Once you have all of the paperwork completed, you’ll need to create a few more supporting documents to make the transaction complete:

  • Bill of sale. This is what actually transfers the seller’s assets to you, and serves as legal proof that you are now the business’s rightful owner.
  • Purchase price adjustment. This document is the one that stipulates things like an earn-out.
  • Asset acquisition statement. This document goes into greater detail about exactly what you’re buying and for how much. You’ll use IRS Form 8594, which is very important for your taxes.
  • Additional paperwork. Depending on the type of company you’re purchasing, you might also need paperwork for vehicles, franchises and bulk sales.

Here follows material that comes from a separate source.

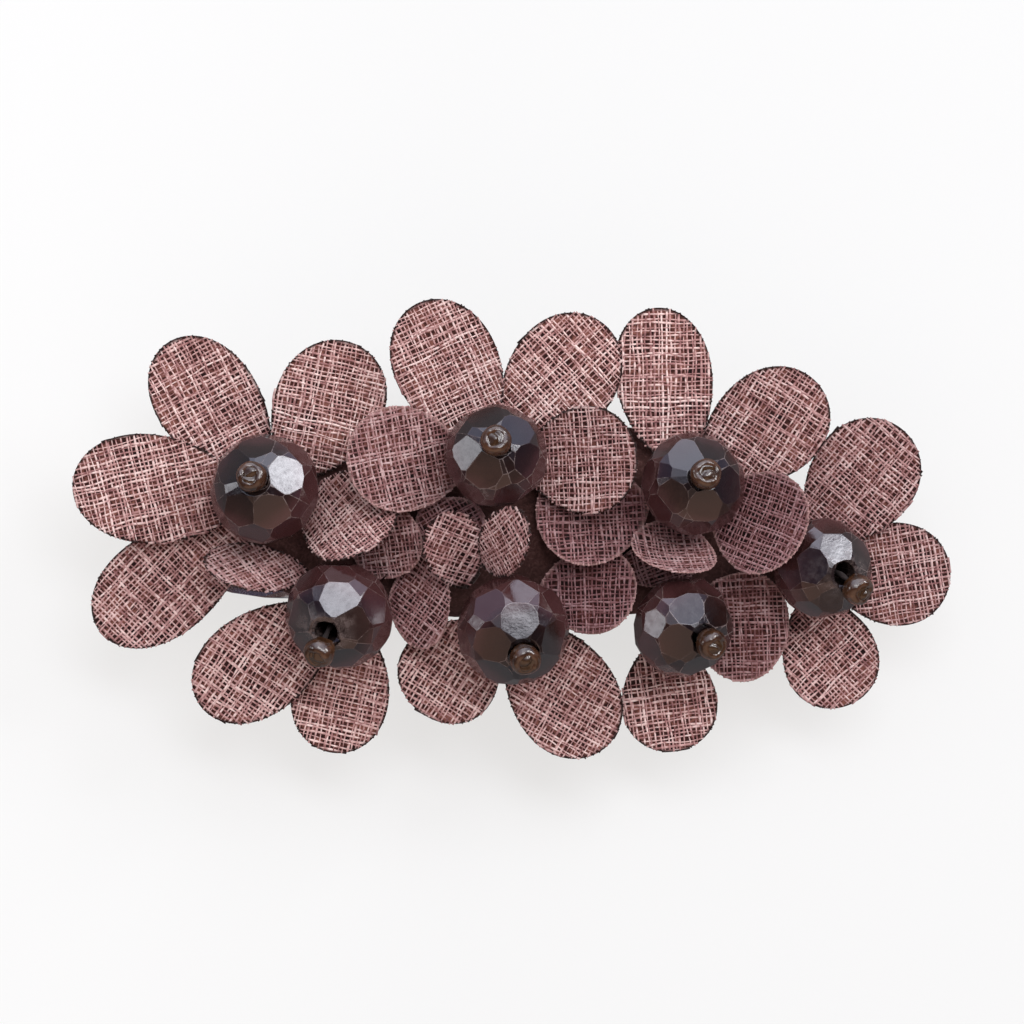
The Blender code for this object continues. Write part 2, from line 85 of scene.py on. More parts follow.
def newMaterial(name):
    # a Principled surface: the material, its tree, its shader and the object's coordinates
    made = bpy.data.materials.new(name)
    made.use_nodes = True
    tree = made.node_tree
    return made, tree, tree.nodes["Principled BSDF"], addNode(tree, "TexCoord").outputs["Object"]


def addObject(name, data):
    obj = bpy.data.objects.new(name, data)
    scene.collection.objects.link(obj)
    return obj


def gridFaces(shape, closed=(), first=0):
    # quads between the points of a grid, which are numbered row by row from first on; closed
    # names the directions, 0 or 1, that go round back to their start
    index = first + np.arange(shape[0] * shape[1]).reshape(shape)
    for axis in closed:
        index = np.concatenate([index, index.take([0], axis)], axis)
    return np.stack([index[:-1, :-1], index[1:, :-1], index[1:, 1:], index[:-1, 1:]], -1).reshape(-1, 4)


def newMesh(name, points, quads, uvs=None, values=None):
    # points (n, 3) in mm, quads (m, 4), uvs (m, 4, 2) in mm, values by attribute name, each (n,)
    mesh = bpy.data.meshes.new(name)
    mesh.vertices.add(len(points))
    mesh.vertices.foreach_set("co", (points * mm).astype(np.float32).ravel())
    mesh.loops.add(quads.size)
    mesh.loops.foreach_set("vertex_index", quads.astype(np.int32).ravel())
    mesh.polygons.add(len(quads))
    mesh.polygons.foreach_set("loop_start", np.arange(0, quads.size, 4, dtype=np.int32))
    mesh.update(calc_edges=True)
    if uvs is not None:
        layer = mesh.uv_layers.new(name="thread")
        layer.data.foreach_set("uv", uvs.astype(np.float32).ravel())
    for key, value in (values or {}).items():
        layer = mesh.attributes.new(key, "FLOAT", "POINT")
        layer.data.foreach_set("value", value.astype(np.float32))
    mesh.validate()
    mesh.shade_smooth()
    return addObject(name, mesh)


def finishPiece(obj, material, replaced):
    # gives a new piece its material and its body, and hides the CAD node that it stands for
    obj.data.materials.clear()
    obj.data.materials.append(material)
    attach(obj, "clip")
    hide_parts(replaced)


def joined(obj):
    # closes seams and poles, then turns the faces outwards
    bm = bmesh.new()
    bm.from_mesh(obj.data)
    bmesh.ops.remove_doubles(bm, verts=bm.verts[:], dist=sameSpot)
    bmesh.ops.recalc_face_normals(bm, faces=bm.faces[:])
    bm.to_mesh(obj.data)
    bm.free()
    return obj


# Camera: straight above the flowers, as in the photograph
view = {
    "centre": (-0.13, 1.66),  # mm, what the middle of the picture looks at
    "flowerPlane": 13.0,      # mm, height of the petals that set the scale
    "across": 93.09,          # mm, width of the picture at that height
    "distance": 390.0,        # mm from that height up to the camera
    "sensor": 36.0,           # mm
    "inSight": (0.01, 20.0),  # metres, the nearest and the farthest that it shows
}
camera = addObject("camera", bpy.data.cameras.new("camera"))
camera.location = [value * mm for value in (*view["centre"], view["flowerPlane"] + view["distance"])]
camera.data.sensor_width = view["sensor"]
camera.data.lens = view["sensor"] * view["distance"] / view["across"]
camera.data.clip_start, camera.data.clip_end = view["inSight"]
scene.camera = camera
scene.view_settings.view_transform = "Standard"
print("camera placed")

# Floor, lamps and room
studio = {
    "floorHalf": 2500.0,          # mm from the middle of the floor to its sides
    "floorDrop": 0.02,            # mm from the clip down to the floor
    "floorGlow": (0.674, 0.680),  # what the camera sees on top of the lit part, near and far
    "glowRun": (-0.04, 0.05),     # metres along y over which it goes from near to far
    "floorLeft": 0.033,           # added to the glow on the left
    "leftRun": (-0.045, -0.005),  # metres along x over which that fades out
    "glowColour": "#fffefc",      # warm, as the shadow is, which lacks the cooler lit part
    "floorInGloss": 0.12,         # share of the glow that glass and metal see
    "floorSeen": "#7f8185",       # the board as it is seen, dim, so that the shadow stays faint
    "sky": 0.45,                  # level of the pale room
    "skyInGloss": 3.6,            # level of the brightest part of the room as glass and metal show it
    "sideways": -0.8,             # how much of the window's light is gone straight to its sides
    "distance": 0.7,              # metres from the clip to each lamp
    # lamp: direction it stands in and its angle from straight up (degrees), width and height as
    # angles seen from the clip, brightness of its face, and its colour
    "lamps": {
        "ceilingScrim": ((90, 34), (80, 50), 0.77, "#ffffff"),
        "windowPanel": ((66, 26), (40, 16), 6.5, "#ffffff"),
        "panelRight": ((34, 58), (22, 14), 14.0, "#ffffff"),
        "panelLeft": ((172, 67), (14, 14), 4.5, "#ffffff"),
        "warmFill": ((266, 50), (76, 48), 0.40, "#ffc4a2"),
    },
}


def seenBy(tree):
    # 1 for what the camera sees, and 1 for what is seen in or through glass and metal
    ray = addNode(tree, "LightPath").outputs
    return ray["Is Camera Ray"], addNode(
        tree, "Math", {0: ray["Is Glossy Ray"], 1: ray["Is Transmission Ray"]}, operation="MAXIMUM")


def buildFloor():
    # a level sheet of eight by eight faces just under the clip
    half = studio["floorHalf"]
    side = np.linspace(-half, half, 9)
    x, y = np.meshgrid(side, side, indexing="ij")
    points = np.stack([x, y, np.full_like(x, -studio["floorDrop"])], -1)
    obj = newMesh("floor", points.reshape(-1, 3), gridFaces(x.shape))
    # Painted board, matt: even and pale, with a faint grain that keeps it from looking empty
    made, tree, shader, place = newMaterial("mattPaintedBoard")
    grain = addNode(tree, "TexNoise", {"Vector": place, "Scale": 900.0, "Detail": 3.0})
    board = addNode(tree, "Mix", {0: grain, 6: "#eeedec", 7: "#f1f0ef"}, data_type="RGBA")
    direct, mirrored = seenBy(tree)
    seen = addNode(tree, "Math", {0: direct, 1: mirrored}, operation="MAXIMUM")
    colour = addNode(tree, "Mix", {0: seen, 6: board.outputs[2], 7: studio["floorSeen"]},
                     data_type="RGBA")
    # the glow rises from near to far and towards the left, and glass and metal see a share of it
    run = addNode(tree, "SeparateXYZ", {0: place}).outputs
    (nearY, farY), (near, far) = studio["glowRun"], studio["floorGlow"]
    fullX, goneX = studio["leftRun"]
    depth = addNode(tree, "MapRange", {0: run["Y"], 1: nearY, 2: farY, 3: near, 4: far})
    left = addNode(tree, "MapRange", {0: run["X"], 1: fullX, 2: goneX, 3: studio["floorLeft"], 4: 0.0})
    level = addNode(tree, "Math", {0: depth, 1: left}, operation="ADD")
    dimmed = addNode(tree, "Math", {0: mirrored, 1: studio["floorInGloss"]}, operation="MULTIPLY")
    share = addNode(tree, "Math", {0: direct, 1: dimmed}, operation="MAXIMUM")
    glow = addNode(tree, "Math", {0: share, 1: level}, operation="MULTIPLY")
    setInputs(tree, shader, {
        "Roughness": 0.9, "Specular IOR Level": 0.1, "Base Color": colour.outputs[2],
        "Emission Color": studio["glowColour"], "Emission Strength": glow})
    # seen from underneath the board isn't there, so that the barrette shows
    under = addNode(tree, "MixShader", {0: addNode(tree, "NewGeometry").outputs["Backfacing"],
                                        1: shader, 2: addNode(tree, "BsdfTransparent")})
    setInputs(tree, tree.nodes["Material Output"], {"Surface": under})
    obj.data.materials.append(made)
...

Once all of that is complete, you’ll be finished. You will be an official small business owner.

The bottom line

Doing your due diligence during every step of the purchasing process — from finding a broker to signing on the dotted line — will go a long way toward making the sales transaction as transparent and painless as possible. Enlisting the help of a qualified, dedicated team — including a broker, accountant, lawyer and banker — will ensure you avoid common pitfalls associated with buying a small business, as well as guarantee all of your paperwork is legal and binding.

Although no sale is perfect, following a thorough action plan should deliver a good outcome for buyer and seller alike. And that good outcome will propel you into the future to grow and expand a new enterprise you can proudly call your very own.